• 29 October 2019
  • 1:00 – 2:00 pm
  • Seminar Room, Paul Mellon Centre

A departure from her earlier abstract films, Lis Rhodes’s engagement with feminism reached a zenith in the film Light Reading (1978), a dense palimpsest of photographs and incoherent streams of typeset letters accompanied by a disembodied female voice, never attributed to a figure on screen. “As for her image, that has gone,” Rhodes explains in the program accompanying the film. “Sixty years of film and television and advertising have much to answer for.” Rhodes, like other feminist artists and filmmakers working in the 1970s, understood the stakes of representing the female body, as well as the capacity of an image to render her as a passive object of scopophilic desire.

However, at issue for Rhodes was not only the representation of women but also the very process of identification offered to viewers. Here, identification refers to the procedure by which viewers to suture themselves to the image on screen, which provides the illusion of a stable identity. Drawing on theories of identification developed in feminist discourse, psychoanalysis, art criticism and film theory, this presentation argues that Rhodes generated a new visual lexicon with which to articulate the relationship between viewer and image, self and other.

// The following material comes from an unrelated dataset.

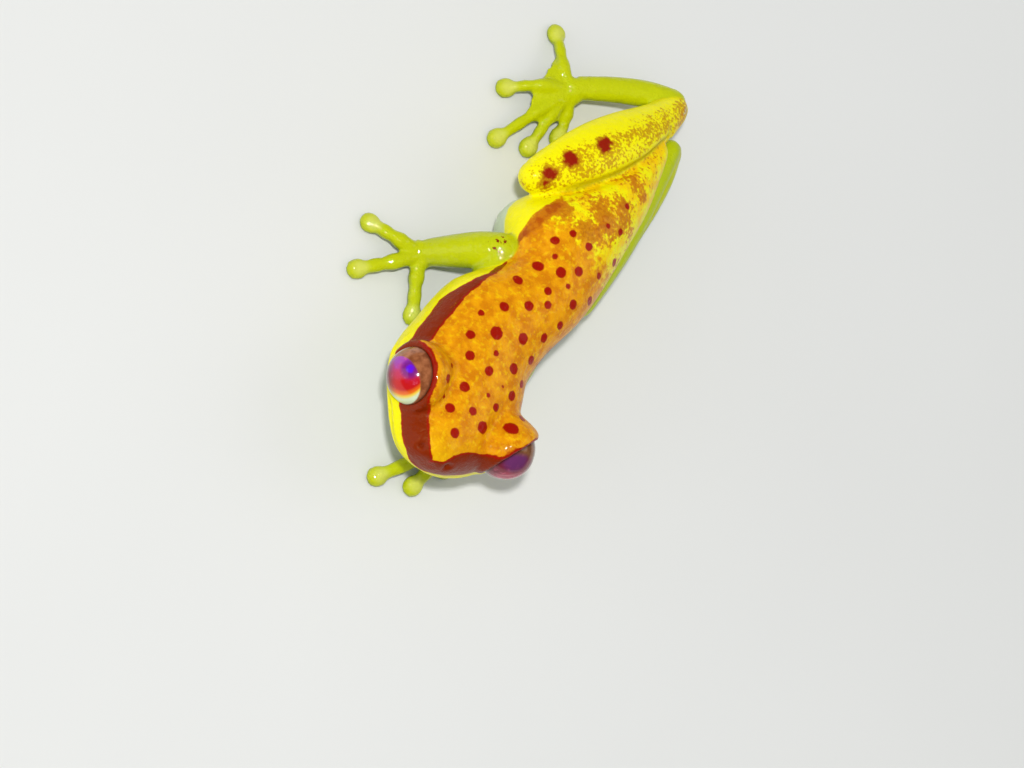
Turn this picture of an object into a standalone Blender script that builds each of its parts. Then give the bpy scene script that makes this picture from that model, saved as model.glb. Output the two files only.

The Fellows Lunch talks are given by recipients of Paul Mellon Centre fellowships. Lunch is provided and all are welcome but please book a ticket in advance.

About the speaker

  • Head and shoulders portrait of Hannah Kahng

    Hannah Kahng is a PhD student in the department of art history at the University of California, Los Angeles. She studies twentieth-century art, with a special interest in experimental film practices, postminimalism and the politics of desire. Her current research focuses on women working in and around the London Filmmakers’ Co-op during the 1970s and examines the relationship between feminism and expanded cinema.